I am one day away from moving out of my bachelorette pad into a real house, which is in a real neighborhood, a quaint little Disney community called Independence. And I am a little freaked out by it. In the end I know it will be good, but in a way I feel it is saying I finally have to grow up and start behaving. I don't even know what that means according to my life now, but it's how I feel.
My current roommate and I are moving in with our friends who are basically married already. It's funny, because I used to look at them and think "man, I wish I had that", even when I was with someone. But not anymore. Don't get me wrong, their relationship is great, maybe even the closest to perfect that I've seen. But something inside me has just stopped allowing me to feel that way about dating anymore. I've had a "string of bad bos" I guess you could say, but I can't help but wonder if it was all of them combined that has left me with this unorthodox viewpoint, or if it's just not what I'm looking for in life anymore.
I have been single for a year now, which is what I promised myself after the last "charmer" ended up being a passive aggressive liar.

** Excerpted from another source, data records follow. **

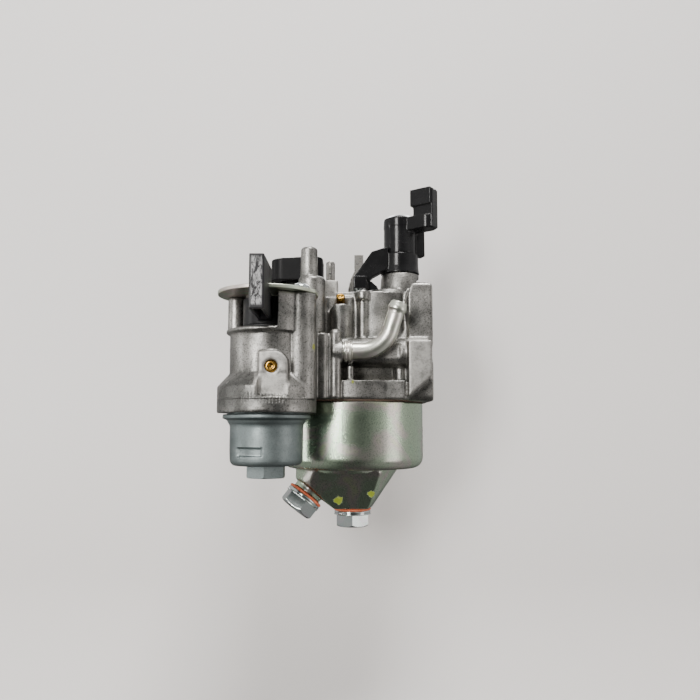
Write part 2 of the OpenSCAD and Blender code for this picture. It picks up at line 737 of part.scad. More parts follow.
// The tube leaves along +X, then bends upwards to an outlet with a raised bead
module fuel_inlet_tube() {
    c = [tube_straight_end, tube_y, tube_z];
    rise = tube_rise_turn;
    len = 10.6;
    module section(r0, r1) {
        difference() { circle(r = r1); circle(r = r0); }
    }
    color([0.7, 0.71, 0.66]) union() {
        difference() {
            xcyl(tube_r + 0.02, tube_start, tube_straight_end + 0.25, tube_y, tube_z);
            xcyl(tube_bore_r + 0.02, tube_start - 1, tube_straight_end + 1, tube_y, tube_z);
        }
        // bend in the XZ plane about an axis along Y
        translate([c[0], c[1], c[2] + tube_bend_r]) rotate([90, 0, 0]) rotate([0, 0, -90])
            rotate_extrude(angle = rise) translate([tube_bend_r, 0]) section(tube_bore_r, tube_r);
        // straight end with a bead
        translate([c[0] + tube_bend_r * sin(rise), c[1], c[2] + tube_bend_r * (1 - cos(rise))])
            rotate([0, 90 - rise, 0]) {
                difference() {
                    union() {
                        translate([0, 0, -0.25]) cylinder(h = len + 0.25, r = tube_r + 0.02);
                        translate([0, 0, len - 3.6]) rotate_extrude()
                            polygon([[0, 0], [tube_r, 0], [tube_r + 0.45, 0.8], [tube_r + 0.45, 1.3], [tube_r + 0.06, 3.6], [0, 3.6]]);
                    }
                    translate([0, 0, -1]) cylinder(h = len + 2, r = tube_bore_r + 0.02);
                }
            }
    }
}

module tube_ferrule() {
    color([0.72, 0.73, 0.7]) difference() {
        union() {
            xcyl(3.75, tube_start + 1.3, tube_start + 3.4, tube_y, tube_z);
            xcyl(3.5, tube_start + 3.39, tube_start + 4.2, tube_y, tube_z, r2 = 3.4);
        }
        xcyl(tube_r + 0.04, tube_start, tube_start + 6, tube_y, tube_z);
    }
}

// ---- Float bowl ----

// Solid filling of the bowl, drawn inset by d all over
module bowl_filling(d) {
    corner = 4;
    translate([bowl_x, 0, 0]) rotate_extrude() polygon(concat(
        [[0, bowl_top + d * 2], [bowl_r - d, bowl_top + d * 2]],
        arc([bowl_r - corner, bowl_shelf_z + corner], corner - d, 0, -90, 8),
        [[0, bowl_shelf_z + d]]));
    difference() {
        hull() {
            zcyl(bowl_shelf_r - d, bowl_shelf_z - 0.2, bowl_shelf_z + d, bowl_x);
            zcyl(19 - d, bowl_shelf_z - 0.2, bowl_shelf_z + d, bowl_x - 2.6, $fn = 48);
            zcyl(bowl_foot_r - d, bowl_foot_z + d, bowl_foot_z + d + 0.2, bowl_x, $fn = 32);
            // flat flanks
            box([30.6 + d, -16.2 + d, -44.6], [51.2 - d, 16.2 - d, -44.2]);
            box([36.4 + d, -8.4 + d, bowl_foot_z + d], [48.4 - d, 8.4 - d, bowl_foot_z + d + 0.3]);
            // seat of the drain
            drain_frame() translate([0, 0, -d - 0.3]) cylinder(h = 0.3, r = 6.8 - d, $fn = 32);
        }
        // flat front face of the funnel
        translate([bowl_x, -14 + 0.884 * d, -44.6 + 0.466 * d]) rotate([27.8, 0, 0])
            box([-40, -20, -40], [40, 0, 2.6]);
    }
}

module drain_frame() {
    translate(drain_mid) rotate([0, 90 + drain_tilt, drain_turn]) children();
}

module float_bowl() {
    color([0.74, 0.75, 0.72]) difference() {
        union() {
            bowl_filling(0);
            drain_frame() translate([0, 0, -1]) cylinder(h = drain_neck_h + 1, r = 5.6);
        }
        bowl_filling(bowl_wall);
        zcyl(25, bowl_top - 3, bowl_top + 1, bowl_x);
        zcyl(bolt_r + 0.2, bowl_foot_z - 1, bowl_foot_z + 2, bowl_x);
        drain_frame() translate([0, 0, -4]) cylinder(h = 9, r = bolt_r + gap);
    }
}

module bowl_gasket() {
    color([0.16, 0.1, 0.07]) difference() {
        zcyl(bowl_r + 0.1, bowl_top + 0.02, rim_z - 0.02, bowl_x);
        zcyl(24.6, bowl_top - 1, rim_z + 1, bowl_x);
    }
}

// Flange bolt pointing up from z = 0, where its flange meets the washer
module flange_bolt(shank) {
    difference() {
        union() {
            translate([0, 0, -0.1]) cylinder(h = shank + 0.1, r = bolt_r);
            translate([0, 0, -1.3]) cylinder(h = 1.3, r1 = 6.7, r2 = 6.9);
            translate([0, 0, -6]) intersection() {
                hex_head(hex_af, 4.9);
                cylinder(h = 4.9, r1 = 5.9, r2 = 9.4);
            }
        }
        translate([0, 0, -7]) cylinder(h = 1.4, r = 3.4);
    }
}

module washer_ring(r) {
    difference() {
        cylinder(h = 0.96, r = r);
        translate([0, 0, -1]) cylinder(h = 3, r = bolt_r + 0.3);
    }
}

module bowl_bolt() {
    color([0.72, 0.75, 0.76]) translate([bowl_x, 0, bowl_foot_z - 1.02]) flange_bolt(8);
}

module bowl_bolt_washer() {
    color([0.6, 0.18, 0.1]) translate([bowl_x, 0, bowl_foot_z - 0.98]) washer_ring(7.1);
}

module drain_bolt() {
    color([0.72, 0.75, 0.76]) drain_frame() translate([0, 0, drain_neck_h + 1.02]) rotate([180, 0, 0])
        flange_bolt(drain_neck_h + 2.6);
}

module drain_washer() {
    color([0.6, 0.18, 0.1]) drain_frame() translate([0, 0, drain_neck_h + 0.02]) washer_ring(7.0);
}

// ---- Float and jets ----

// Horseshoe float round the column, with two arms back to the hinge pin, drawn hanging at its lowest
module float_part() {
    color([0.14, 0.14, 0.13]) translate([pin_x, 0, pin_z]) rotate([0, float_drop, 0]) translate([-pin_x, 0, -pin_z]) difference() {
        union() {
            difference() {
                zcyl(22.6, float_foot, float_top, bowl_x);
                zcyl(9.6, float_foot - 1, float_top + 1, bowl_x);
                box([14, -9, float_foot - 1], [bowl_x - 4, 9, float_top + 1]);
            }
            for (side = [-1, 1])
                box([pin_x - 2, side > 0 ? 2.6 : -4.8, pin_z - 2], [38, side > 0 ? 4.8 : -2.6, pin_z + 1.6]);
            box([34.6, -12, float_top - 1], [38, 12, pin_z + 0.4]);
            box([needle_x - 2, -4.8, pin_z - 2], [needle_x + 2, 4.8, pin_z - 0.8]);
        }
        ycyl(pin_r + gap, -9, 9, pin_x, pin_z);
        zcyl(column_r + 1.8, float_foot - 1, pin_z + 3, bowl_x);
    }
}

module float_pin() {
    color([0.75, 0.75, 0.74]) ycyl(pin_r, -8.6, 8.6, pin_x, pin_z);
}

module float_needle() {
    drop = (needle_x - pin_x) * sin(float_drop);
    color([0.2, 0.2, 0.2]) translate([0, 0, -drop]) {
        zcyl(needle_r, pin_z - 0.45, -16.2, needle_x);
        zcyl(needle_r, -16.2, -14.6, needle_x, 0, r2 = 0.3);
    }
}

module needle_seat() {
    color([0.8, 0.66, 0.3]) difference() {
        zcyl(2.5, -19.3, -13.3, needle_x);
        zcyl(needle_r + 0.15, -20, -15.9, needle_x);
        zcyl(needle_r + 0.15, -15.9, -14, needle_x, 0, r2 = 0.7);
        zcyl(0.7, -14.1, -12, needle_x);
    }
}

module main_nozzle() {
    color([0.8, 0.66, 0.3]) difference() {
        zcyl(jet_bore_r, -44, -5.6, bowl_x);
        zcyl(1.3, -45, -5, bowl_x);
        for (z = [-24, -29, -34]) ycyl(0.5, -4, 4, bowl_x, z);
    }
}

module main_jet() {
    color([0.8, 0.66, 0.3]) difference() {
        zcyl(jet_bore_r, -48.6, -44.1, bowl_x);
        zcyl(0.6, -50, -43, bowl_x);
        box([bowl_x - 3, -0.4, -49], [bowl_x + 3, 0.4, -47.8]);
    }
}

module pilot_jet() {
    color([0.8, 0.66, 0.3]) difference() {
        union() {
            zcyl(2.2, 8.1, 20.6, pilot_jet_x, -13);
            zcyl(3, 20.85, 22.6, pilot_jet_x, -13);
            zcyl(2.2, 20.5, 20.9, pilot_jet_x, -13);
        }
        box([pilot_jet_x - 4, -13.4, 21.6], [pilot_jet_x + 4, -12.6, 23]);
    }
}

module passage_plugs() {
    color([0.7, 0.52, 0.2]) {
        ycyl(2.05, -49.6, -46.1, 16.9, -7.4);
        plug_frame() translate([0, 0, -2]) cylinder(h = 3.4, r = 1.65);
    }
}

module vent_pin() {
    color([0.5, 0.5, 0.48]) zcyl(1.66, 20.2, 36.3, 34.7, -9.6);
}

// Bent strip beside the choke cam that guides the governor's link
module link_bracket() {
    color([0.78, 0.77, 0.74]) {
        difference() {
            box([41.2, -1.6, 22.86], [48.2, 8.6, 23.9]);
            zcyl(1.5, 22, 25, bracket_screw_x, 4.6);
        }
        translate([0, 8.6, 0]) rotate([90, 0, 0]) linear_extrude(1)
            polygon([[41.2, 23], [41.4, 29], [42.4, 33], [43.8, 36], [43.9, 43], [47.5, 43], [47.5, 36], [46.6, 32], [46.4, 23]]);
    }
}

module bracket_screw() {
    color([0.72, 0.74, 0.74]) translate([bracket_screw_x, 4.6, 0]) {
        translate([0, 0, 23.95]) pan_head(2.4, 1.6);
        zcyl(1.2, 19, 24);
    }
}

carburetor_body();
throttle_shaft();
throttle_plate();
throttle_plate_screws();
throttle_lever();
throttle_stop_tab();
throttle_seal();
choke_shaft();
choke_plate();
choke_plate_screws();
choke_lever();
choke_cam();
choke_detent_spring();
idle_stop_screw();
idle_stop_spring();
mixture_screw();
mixture_limiter_cap();
fuel_lever();
lever_plate();
lever_plate_screws();
lever_wave_spring();
cock_gasket();
sediment_strainer();
sediment_ring();
sediment_cup();
fuel_inlet_tube();
tube_ferrule();
float_bowl();
bowl_gasket();
bowl_bolt();
bowl_bolt_washer();
drain_bolt();
drain_washer();
float_part();  // float
float_pin();
float_needle();
needle_seat();
main_nozzle();
main_jet();
pilot_jet();
passage_plugs();
vent_pin();
link_bracket();
bracket_screw();
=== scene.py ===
"""Float-bowl carburetor of a small four-stroke engine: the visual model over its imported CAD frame.

Lengths are in millimetres until a mesh is made, and each mesh is then scaled to metres. +X runs
through the throat towards the air cleaner, +Z is up, and the fuel cock is on the -Y side.
"""

import json
import logging
import math
from dataclasses import dataclass
from enum import Enum
from typing import Any, Callable, Sequence

import bmesh
import bpy
import numpy as np
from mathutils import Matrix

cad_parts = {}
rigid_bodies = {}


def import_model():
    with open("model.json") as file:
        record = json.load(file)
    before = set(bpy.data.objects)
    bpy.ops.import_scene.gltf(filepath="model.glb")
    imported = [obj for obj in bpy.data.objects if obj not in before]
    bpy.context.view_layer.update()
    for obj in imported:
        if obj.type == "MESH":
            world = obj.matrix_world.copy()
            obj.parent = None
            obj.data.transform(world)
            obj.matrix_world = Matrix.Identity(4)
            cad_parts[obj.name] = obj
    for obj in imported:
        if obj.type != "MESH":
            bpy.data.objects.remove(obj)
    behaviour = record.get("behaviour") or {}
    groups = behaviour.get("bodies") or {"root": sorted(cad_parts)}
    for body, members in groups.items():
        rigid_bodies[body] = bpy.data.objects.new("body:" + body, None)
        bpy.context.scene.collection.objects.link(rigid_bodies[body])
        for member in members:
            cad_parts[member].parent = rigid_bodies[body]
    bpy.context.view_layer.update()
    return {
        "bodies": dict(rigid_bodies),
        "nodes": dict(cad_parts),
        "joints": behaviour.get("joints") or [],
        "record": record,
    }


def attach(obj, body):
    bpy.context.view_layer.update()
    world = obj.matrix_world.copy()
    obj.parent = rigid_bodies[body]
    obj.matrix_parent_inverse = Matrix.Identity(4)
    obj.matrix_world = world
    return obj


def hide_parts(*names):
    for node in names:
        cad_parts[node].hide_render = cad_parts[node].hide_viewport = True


log = logging.getLogger("carburetor")
MM = 0.001
COCK_X, COCK_Y = 14.2, -36.0  # the fuel cock's upright axis
Colour = tuple[float, float, float]
Point = tuple[float, float, float]


# ---------------------------------------------------------------- surfaces

@dataclass
class Surface:
    """A mesh held as arrays: points in millimetres, and four-cornered faces."""

    points: np.ndarray
    faces: np.ndarray

    def turned(self, matrix: np.ndarray) -> "Surface":
        """Returns the surface turned by a 3 x 3 matrix."""
        return Surface(self.points @ np.asarray(matrix).T, self.faces)

    def moved(self, offset: Sequence[float]) -> "Surface":
        """Returns the surface moved by an offset in millimetres."""
        return Surface(self.points + np.asarray(offset, float), self.faces)

    def with_(self, *others: "Surface") -> "Surface":
        """Returns one surface that holds this one and the others."""
        points, faces, base = [self.points], [self.faces], len(self.points)
        for other in others:
            points.append(other.points)
            faces.append(other.faces + base)
            base += len(other.points)
        return Surface(np.vstack(points), np.vstack(faces))


def grid_faces(rows: int, columns: int, ring: bool) -> np.ndarray:
    """Joins neighbouring points of a grid whose columns close on themselves.

    Args:
        rows: how many rows of points there are.
        columns: how many points a row holds.
        ring: True where the last row joins the first.

    Returns:
        An array of four point numbers per face.
    """
    row = np.arange(rows if ring else rows - 1)[:, None]
    column = np.arange(columns)[None, :]
    after, beside = (row + 1) % rows, (column + 1) % columns
    corners = [row * columns + column, row * columns + beside,
               after * columns + beside, after * columns + column]
    return np.stack([np.broadcast_to(c, (len(row), columns)) for c in corners], -1).reshape(-1, 4)


def rounded(corners: Sequence[tuple[float, float, float]], steps: int = 6) -> np.ndarray:
    """Rounds the corners of an open line of (x, y, radius) corners.

    Each corner becomes a quadratic curve B(t) = (1-t)^2 a + 2t(1-t) c + t^2 b, where a and b lie on
    the two sides at the radius's distance from the corner c, or half a side where that is shorter.

    Args:
        corners: the corners, each with its rounding.
        steps: how many points stand on each rounded corner.

    Returns:
        An array of (x, y) points.
    """
    c = np.asarray(corners, float)
    t = np.linspace(0, 1, steps)[:, None]
    line = [c[:1, :2]]
    for before, here, after in zip(c[:-2], c[1:-1], c[2:]):
        if here[2] <= 0:
            line.append(here[None, :2])
            continue
        back, ahead = before[:2] - here[:2], after[:2] - here[:2]
        a = here[:2] + back * min(0.49, here[2] / max(np.linalg.norm(back), 1e-9))
        b = here[:2] + ahead * min(0.49, here[2] / max(np.linalg.norm(ahead), 1e-9))
        line.append((1 - t) ** 2 * a + 2 * t * (1 - t) * here[:2] + t ** 2 * b)
    line.append(c[-1:, :2])
    return np.vstack(line)


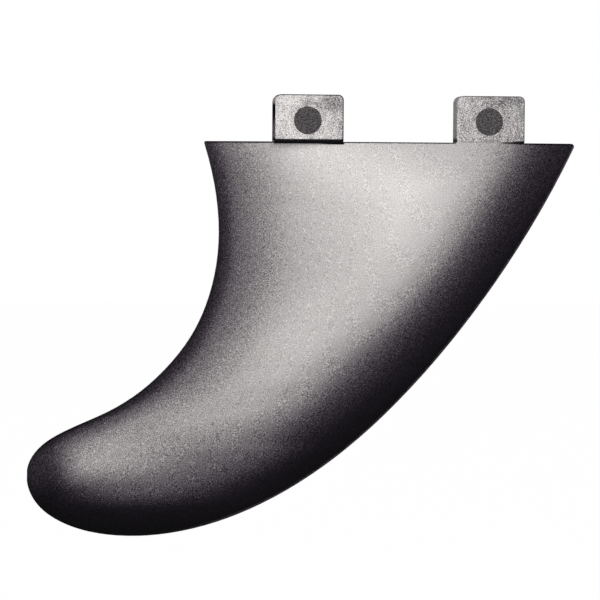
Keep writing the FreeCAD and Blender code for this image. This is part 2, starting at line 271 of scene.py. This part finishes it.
    def within(self, axes: bpy.types.Node, steps: Steps) -> bpy.types.NodeSocket:
        """Product of smooth steps along the axes, 1 in a soft region and 0 outside it.

        Args:
            axes: node that gives the coordinates one by one.
            steps: for each step its axis, where it is still 0 and where it has come to 1.

        Returns:
            The share, 0 to 1.
        """
        axis, start, end = steps[0]
        share = self.ramp(axes.outputs[axis], start, end)
        for axis, start, end in steps[1:]:
            share = self.math("MULTIPLY", share, self.ramp(axes.outputs[axis], start, end))
        return share

    def waver(self, where: object, pitch: float, reach: float,
              detail: float = 1.0) -> bpy.types.NodeSocket:
        """Noise between minus its reach and its reach.

        Args:
            where: the coordinates.
            pitch: rough size of one grain, in the coordinates' unit.
            reach: the most that it adds or takes away.
            detail: how many finer layers are added.

        Returns:
            The noise value.
        """
        return self.math("MULTIPLY_ADD", self.noise(where, pitch, detail), 2 * reach, -reach)

    def seen(self) -> bpy.types.NodeSocket:
        """1 for rays that show a surface to the camera, and 0 for those that only light it."""
        path = self.node("LightPath")
        return self.math("MAXIMUM", path.outputs["Is Camera Ray"],
                         self.math("MAXIMUM", path.outputs["Is Glossy Ray"],
                                   path.outputs["Is Transmission Ray"]))


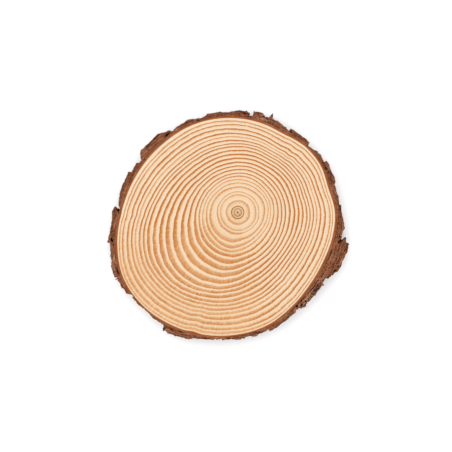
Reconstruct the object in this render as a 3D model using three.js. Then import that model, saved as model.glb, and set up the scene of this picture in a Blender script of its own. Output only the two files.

Men lie, it's in their nature. But it's what they lie about that matters. Anyway, in this year there has been guy after guy, and they have all just fallen by the wayside. I actually find myself upset at them for wanting more than friendship, and wonder what it means about me that friendship doesn't seem to be enough.
I have no idea how attractive I am-- but people tell me that I am. Then again, people tell me that I am the spitting image of Judy Greer, and if that's the case, I don't find myself that attractive. I mean, have you seen her in Jawbreaker? But my problems lately seem to be because of my looks, and it's really starting to piss me off. I can't seem to have a guy friend who doesn't end up wanting more, or they don't even think about wanting to be my friend. My brother says it's in men's nature, and if he thinks this way, almost every guy does. But that really limits the friend pool when I am just not interested.
Well...it's time for me to finish packing up and move into my next stage of life. 2 years and 2 months in Florida...how did it go by so damn quickly?